Two days in the Wimbledon sun, two heroic failures, two British players with a lot more credit in the bank than they arrived with.
The Londoner James Ward’s third-round exit in five sets at the hands of Vasek Pospisil, hard on the heels of Heather Watson’s defeat by Serena Williams, will hurt all the more because, at one stage, he looked as though he was on the verge of striking deeper into uncharted territory. But well into the fifth set, his Canadian opponent steeled himself and, full of vim having worked his way back into the match from 2-1 down, broke Ward’s resistance with unerring accuracy and relentless serving, to prevail 6-4, 3-6, 2-6, 6-3, 8-6.
Ward had been subject to intense pressure before in Davis Cup ties but never anything quite like this. Pospisil was serving impeccably, winning 19 straight points, and playing his best tennis of the match. It proved to be the difference, for all the full-throated backing of a crowd willing Ward into the second week, when he broke Ward’s serve – and his resistance – in the 13th game of a titanic fifth set.
The 28-year-old’s beloved Arsenal have a habit of putting their fans through the wringer and Ward cut a forlorn figure immediately afterwards, lamenting with “mixed emotions” that he didn’t play to the best of his undoubted ability.
Yet once the disappointment fades this run to the third round, which lifts him into the top 100 for the first time, may feel like a turning point. It certainly definitively elevates him from the first-round British cannon fodder he is sometimes erroneously lumped in with.
Pospisil, who had won his previous two five-set matches from 2-1 down, was nerveless in the fourth and fifth sets. Winning almost every point on his first serve, clubbing the ball past Ward, he had come out pumped up for the denouement.
Ward was clinging on but always found a response during that fifth set. Early on, a net cord that would have given him two break points span back on to his side of the net. Such are the fine margins between success and failure.
During the first set it appeared that Ward’s Wimbledon journey – which had begun with him jumping on the Tube from Euston to Southfields – would conclude quickly in the sunshine on No1 Court. Pospisil looked what he was – a player ranked 55 places above Ward and with the experience of having won the doubles here last year.
However, Ward is made of sterner stuff than most of his peers. Just as he rallied to beat Jiri Vesely in four sets in the second round, so it appeared here. And as he did so, the initially lukewarm atmosphere began to bubble.
By the time he raced to meet a Pospisil drop shot and send the ball back past him with a perfect half-volleyed backhand, it felt more like a Davis Cup tie – the competition in which Ward has played some of his best tennis.
Bidding to win three matches in a row at this level for only the second time in his career, at the age of 28, he began to pull out big shots and serves under pressure, and the pendulum imperceptibly swung.
Ward roared out of the blocks in the second set, as if determined to show he was not beaten, breaking his opponent’s serve and securing a 3-0 lead that acted as a means to work his way back into the match.
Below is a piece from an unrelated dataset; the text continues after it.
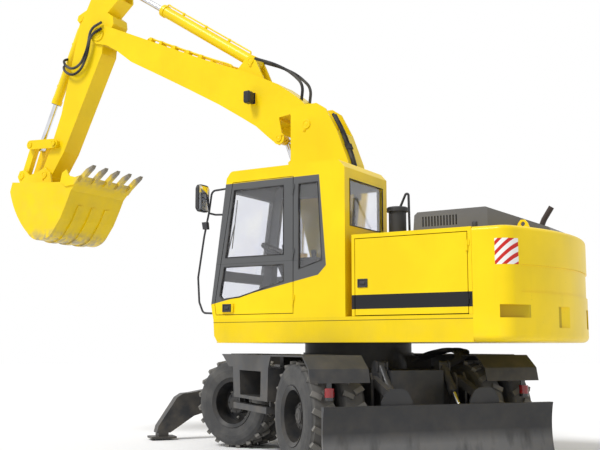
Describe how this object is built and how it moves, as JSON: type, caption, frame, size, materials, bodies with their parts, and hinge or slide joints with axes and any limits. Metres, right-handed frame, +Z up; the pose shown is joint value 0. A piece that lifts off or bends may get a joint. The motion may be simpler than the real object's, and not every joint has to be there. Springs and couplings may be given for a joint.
{
  "type": "wheeled excavator",
  "caption": "Wheeled excavator with an articulated boom, backhoe bucket, rear dozer blade, front outriggers and a turning upper structure with cab.",
  "frame": {"origin": "on the ground, under the slewing axis", "axes": "+X along the boom as the upper structure faces, +Y towards the cab side, +Z up"},
  "size_m": [7.94, 5.1953, 6.3407],
  "materials": {
    "black_plastic": "matt black plastic",
    "black_rubber": "matt black rubber",
    "body_yellow": "satin yellow enamel",
    "chassis_grey": "satin dark grey enamel",
    "chrome_rod": "polished hard chrome",
    "hood_grey": "satin dark grey enamel",
    "lamp_red": "glossy red plastic",
    "seat_fabric": "dark woven fabric",
    "tinted_glass": "clear tinted glass",
    "tyre_rubber": "matt black rubber"
  },
  "bodies": {
    "chassis": {"chassis_frame": "chassis_grey", "fender_left": "chassis_grey", "fender_right": "chassis_grey", "tail_lamps": "lamp_red", "rear_axle": "chassis_grey", "front_axle": "chassis_grey"},
    "knuckle_front_left": {"knuckle_front_left": "chassis_grey"},
    "knuckle_front_right": {"knuckle_front_right": "chassis_grey"},
    "wheel_front_left": {"tyres_front_left": "tyre_rubber", "rims_front_left": "chassis_grey"},
    "wheel_front_right": {"tyres_front_right": "tyre_rubber", "rims_front_right": "chassis_grey"},
    "wheel_rear_left": {"tyres_rear_left": "tyre_rubber", "rims_rear_left": "chassis_grey"},
    "wheel_rear_right": {"tyres_rear_right": "tyre_rubber", "rims_rear_right": "chassis_grey"},
    "blade_arms": {"blade_arms": "chassis_grey"},
    "blade_links": {"blade_links": "chassis_grey"},
    "blade": {"blade": "chassis_grey"},
    "blade_barrels": {"blade_barrels": "chassis_grey"},
    "blade_rods": {"blade_rods": "chrome_rod"},
    "outrigger_leg_left": {"outrigger_leg_left": "chassis_grey"},
    "outrigger_leg_right": {"outrigger_leg_right": "chassis_grey"},
    "outrigger_barrel_left": {"outrigger_barrel_left": "chassis_grey"},
    "outrigger_barrel_right": {"outrigger_barrel_right": "chassis_grey"},
    "outrigger_rod_left": {"outrigger_rod_left": "chrome_rod"},
    "outrigger_rod_right": {"outrigger_rod_right": "chrome_rod"},
    "upper_structure": {"upper_frame": "body_yellow", "counterweight": "body_yellow", "body_panels": "body_yellow", "engine": "hood_grey", "right_tank": "body_yellow", "cab_shell": "body_yellow", "cab_glass": "tinted_glass", "cab_seat": "seat_fabric", "cab_controls": "black_plastic", "pre_cleaner": "black_plastic", "rails": "black_plastic"},
    "cab_door": {"cab_door": "body_yellow", "door_glass": "tinted_glass"},
    "side_door_left": {"side_door_left": "body_yellow"},
    "side_door_right": {"side_door_right": "body_yellow"},
    "engine_hood": {"engine_hood": "hood_grey"},
    "lower_boom": {"lower_boom": "body_yellow", "lower_boom_hoses": "black_rubber"},
    "boom_barrels": {"boom_barrels": "body_yellow"},
    "boom_rods": {"boom_rods": "chrome_rod"},
    "adjust_barrel": {"adjust_barrel": "body_yellow"},
    "adjust_rod": {"adjust_rod": "chrome_rod"},
    "upper_boom": {"upper_boom": "body_yellow", "boom_hoses": "black_rubber"},
    "arm_barrel": {"arm_barrel": "body_yellow"},
    "arm_rod": {"arm_rod": "chrome_rod"},
    "arm": {"arm": "body_yellow"},
    "bucket_barrel": {"bucket_barrel": "body_yellow", "arm_hoses": "black_rubber"},
    "bucket_rod": {"bucket_rod": "chrome_rod"},
    "rocker": {"rocker": "body_yellow"},
    "bucket_link": {"bucket_link": "body_yellow"},
    "bucket": {"bucket": "body_yellow"}
  },
  "joints": [
    {"name": "slew", "type": "hinge", "parent": "chassis", "child": "upper_structure", "pos_m": [0, 0, 1.235], "axis": [0, 0, 1], "continuous": true},
    {"name": "wheel_rear_left_spin", "type": "hinge", "parent": "chassis", "child": "wheel_rear_left", "pos_m": [-0.85682, 0.65746, 0.5275], "axis": [0.6088, 0.7934, 0], "continuous": true},
    {"name": "wheel_rear_right_spin", "type": "hinge", "parent": "chassis", "child": "wheel_rear_right", "pos_m": [-0.85682, 0.65746, 0.5275], "axis": [0.6088, 0.7934, 0], "continuous": true},
    {"name": "steer_front_left", "type": "hinge", "parent": "chassis", "child": "knuckle_front_left", "pos_m": [1.61506, -0.45779, 0.5275], "axis": [0, 0, 1], "range_deg": [-65, 0]},
    {"name": "wheel_front_left_spin", "type": "hinge", "parent": "knuckle_front_left", "child": "wheel_front_left", "pos_m": [1.61506, -0.45779, 0.5275], "axis": [0.0436, 0.999, 0], "continuous": true},
    {"name": "steer_front_right", "type": "hinge", "parent": "chassis", "child": "knuckle_front_right", "pos_m": [0.8602, -1.44155, 0.5275], "axis": [0, 0, 1], "range_deg": [-65, 0]},
    {"name": "wheel_front_right_spin", "type": "hinge", "parent": "knuckle_front_right", "child": "wheel_front_right", "pos_m": [0.8602, -1.44155, 0.5275], "axis": [0.1305, 0.9914, 0], "continuous": true},
    {"name": "boom_lift", "type": "hinge", "parent": "upper_structure", "child": "lower_boom", "pos_m": [0.3, 0, 1.75], "axis": [0, -1, 0], "range_deg": [-62, 6]},
    {"name": "boom_cylinder_tilt", "type": "hinge", "parent": "upper_structure", "child": "boom_barrels", "pos_m": [0.86, 0, 1.42], "axis": [0, -1, 0], "range_deg": [-58.61, 6.58]},
    {"name": "boom_cylinder_stroke", "type": "slide", "parent": "boom_barrels", "child": "boom_rods", "axis": [-0.0368, 0, 0.9993], "range_m": [-0.6701, 0.0685]},
    {"name": "upper_boom_fold", "type": "hinge", "parent": "lower_boom", "child": "upper_boom", "pos_m": [0.56, 0, 3.8], "axis": [0, 1, 0], "range_deg": [-30, 28]},
    {"name": "adjust_cylinder_tilt", "type": "hinge", "parent": "lower_boom", "child": "adjust_barrel", "pos_m": [0.42, 0, 2.3], "axis": [0, 1, 0], "range_deg": [-1.74, 1.69]},
    {"name": "adjust_cylinder_stroke", "type": "slide", "parent": "adjust_barrel", "child": "adjust_rod", "axis": [0.3615, 0, 0.9324], "range_m": [-0.1976, 0.2114]},
    {"name": "arm_crowd", "type": "hinge", "parent": "upper_boom", "child": "arm", "pos_m": [3.95, 0, 5.52], "axis": [0, 1, 0], "range_deg": [-62, 40]},
    {"name": "arm_cylinder_tilt", "type": "hinge", "parent": "upper_boom", "child": "arm_barrel", "pos_m": [1.43, 0, 4.74], "axis": [0, 1, 0], "range_deg": [-2.35, 1.87]},
    {"name": "arm_cylinder_stroke", "type": "slide", "parent": "arm_barrel", "child": "arm_rod", "axis": [0.8365, 0, 0.5479], "range_m": [-0.7316, 0.4734]},
    {"name": "bucket_curl", "type": "hinge", "parent": "arm", "child": "bucket", "pos_m": [4.9, 0, 3.62], "axis": [0, 1, 0], "range_deg": [-88, 45]},
    {"name": "rocker_swing", "type": "hinge", "parent": "arm", "child": "rocker", "pos_m": [4.71, 0, 4.05], "axis": [0, 1, 0], "range_deg": [-84.89, 43.9]},
    {"name": "link_swing", "type": "hinge", "parent": "rocker", "child": "bucket_link", "pos_m": [5.18, 0, 4.08], "axis": [0, 1, 0], "range_deg": [-45, 87.05]},
    {"name": "bucket_cylinder_tilt", "type": "hinge", "parent": "arm", "child": "bucket_barrel", "pos_m": [4.36, 0, 5.85], "axis": [0, 1, 0], "range_deg": [-1.28, 1.14]},
    {"name": "bucket_cylinder_stroke", "type": "slide", "parent": "bucket_barrel", "child": "bucket_rod", "axis": [0.4204, 0, -0.9074], "range_m": [-0.5712, 0.2941]},
    {"name": "blade_lift", "type": "hinge", "parent": "chassis", "child": "blade_arms", "pos_m": [-1.07896, 0.82792, 0.55], "axis": [0.6088, 0.7934, 0], "range_deg": [0, 44]},
    {"name": "blade_link_swing", "type": "hinge", "parent": "chassis", "child": "blade_links", "pos_m": [-1.07896, 0.82792, 0.87], "axis": [0.6088, 0.7934, 0], "range_deg": [-1, 45]},
    {"name": "blade_level", "type": "hinge", "parent": "blade_arms", "child": "blade", "pos_m": [-1.41217, 1.0836, 0.4], "axis": [0.6088, 0.7934, 0], "range_deg": [-45, 1]},
    {"name": "blade_cylinder_tilt", "type": "hinge", "parent": "chassis", "child": "blade_barrels", "pos_m": [-1.00756, 0.77313, 1.01], "axis": [0.6088, 0.7934, 0], "range_deg": [-1, 11.15]},
    {"name": "blade_cylinder_stroke", "type": "slide", "parent": "blade_barrels", "child": "blade_rods", "axis": [-0.494, 0.379, -0.7825], "range_m": [-0.1942, 0.003]},
    {"name": "outrigger_lift_left", "type": "hinge", "parent": "chassis", "child": "outrigger_leg_left", "pos_m": [2.2957, -1.13132, 0.62], "axis": [0.7934, -0.6088, 0], "range_deg": [0, 77]},
    {"name": "outrigger_cylinder_tilt_left", "type": "hinge", "parent": "chassis", "child": "outrigger_barrel_left", "pos_m": [2.0802, -1.41216, 1.04], "axis": [0.7934, -0.6088, 0], "range_deg": [-1, 23.88]},
    {"name": "outrigger_cylinder_stroke_left", "type": "slide", "parent": "outrigger_barrel_left", "child": "outrigger_rod_left", "axis": [0.4993, 0.6508, -0.572], "range_m": [-0.3154, 0.003]},
    {"name": "outrigger_lift_right", "type": "hinge", "parent": "chassis", "child": "outrigger_leg_right", "pos_m": [1.68694, -1.92467, 0.62], "axis": [-0.7934, 0.6088, 0], "range_deg": [0, 77]},
    {"name": "outrigger_cylinder_tilt_right", "type": "hinge", "parent": "chassis", "child": "outrigger_barrel_right", "pos_m": [1.90244, -1.64382, 1.04], "axis": [-0.7934, 0.6088, 0], "range_deg": [-1, 23.88]},
    {"name": "outrigger_cylinder_stroke_right", "type": "slide", "parent": "outrigger_barrel_right", "child": "outrigger_rod_right", "axis": [-0.4993, -0.6508, -0.572], "range_m": [-0.3154, 0.003]},
    {"name": "cab_door_swing", "type": "hinge", "parent": "upper_structure", "child": "cab_door", "pos_m": [0.105, 1.249, 2.2], "axis": [0, 0, 1], "range_deg": [0, 140]},
    {"name": "side_door_left_swing", "type": "hinge", "parent": "upper_structure", "child": "side_door_left", "pos_m": [-1.797, 1.249, 1.88], "axis": [0, 0, 1], "range_deg": [0, 100]},
    {"name": "side_door_right_swing", "type": "hinge", "parent": "upper_structure", "child": "side_door_right", "pos_m": [-1.797, -1.249, 1.88], "axis": [0, 0, -1], "range_deg": [0, 100]},
    {"name": "engine_hood_lift", "type": "hinge", "parent": "upper_structure", "child": "engine_hood", "pos_m": [-1.092, 0, 2.317], "axis": [0, 1, 0], "range_deg": [0, 55]}
  ],
  "couplings": [
    {"joint": "steer_front_right", "follows": "steer_front_left", "ratio": 1},
    {"joint": "boom_cylinder_tilt", "follows": "boom_lift", "ratio": 0.92919},
    {"joint": "boom_cylinder_stroke", "follows": "boom_lift", "m_per_rad": 0.61558},
    {"joint": "adjust_cylinder_tilt", "follows": "upper_boom_fold", "ratio": 0.02456},
    {"joint": "adjust_cylinder_stroke", "follows": "upper_boom_fold", "m_per_rad": -0.39617},
    {"joint": "arm_cylinder_tilt", "follows": "arm_crowd", "ratio": 0.02175},
    {"joint": "arm_cylinder_stroke", "follows": "arm_crowd", "m_per_rad": 0.6724},
    {"joint": "rocker_swing", "follows": "bucket_curl", "ratio": 0.9533},
    {"joint": "link_swing", "follows": "bucket_curl", "ratio": -0.97783},
    {"joint": "bucket_cylinder_tilt", "follows": "bucket_curl", "ratio": 0.00318},
    {"joint": "bucket_cylinder_stroke", "follows": "bucket_curl", "m_per_rad": 0.36932},
    {"joint": "blade_link_swing", "follows": "blade_lift", "ratio": 1},
    {"joint": "blade_level", "follows": "blade_lift", "ratio": -1},
    {"joint": "blade_cylinder_tilt", "follows": "blade_lift", "ratio": 0.23076},
    {"joint": "blade_cylinder_stroke", "follows": "blade_lift", "m_per_rad": -0.24901},
    {"joint": "outrigger_cylinder_tilt_left", "follows": "outrigger_lift_left", "ratio": 0.29712},
    {"joint": "outrigger_cylinder_stroke_left", "follows": "outrigger_lift_left", "m_per_rad": -0.23242},
    {"joint": "outrigger_cylinder_tilt_right", "follows": "outrigger_lift_right", "ratio": 0.29712},
    {"joint": "outrigger_cylinder_stroke_right", "follows": "outrigger_lift_right", "m_per_rad": -0.23242}
  ]
}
The crucial break came in the second game as Ward began to find his range, Pospisil sending the ball long from a deep Ward backhand.
Not that the match remained anything other than tight. The two players not only resembled one another from a distance on court – all rangy limbs and staccato bursts of movement – but in playing style. Both relied on solid serves and powerful forehands but Pospisil’s greater weaponry eventually told.
An epic rally at 30-30 in the third game of the third set gave Ward a single break point, which he took with a smart backhand to Pospisil’s feet. Amid an increasingly raucous atmosphere, he clenched his fist and raced to his chair for the changeover.
“Come on Wardy”. “Come on Ward”. “Come on James”. “Come on Jimmy”. Even, on one occasion, “Come on Mr Ward”. They weren’t quite sure what to call him, but they knew who they were backing.
Ward, softly spoken off the court but refusing to be overawed on it, looked far from the satellite circuit player he has been for much of his 11-year professional career. By the time he was broken for the second time in the third set, Pospisil was shooting despairing glances at his box.
But then the pendulum swung again and Pospisil was able to break Ward in the fourth game of the fourth set, the British player casually sending two regulation forehands into the net.
Ward, playing at his sixth Wimbledon, let Pospisil wrest back the initiative and he closed out the fourth set before dashing into a climactic fifth, where it always felt as if he held the upper hand.
At one point during that fourth set, the Canadian could be seen furiously consulting a notebook during a change of ends. Whatever it said, it worked.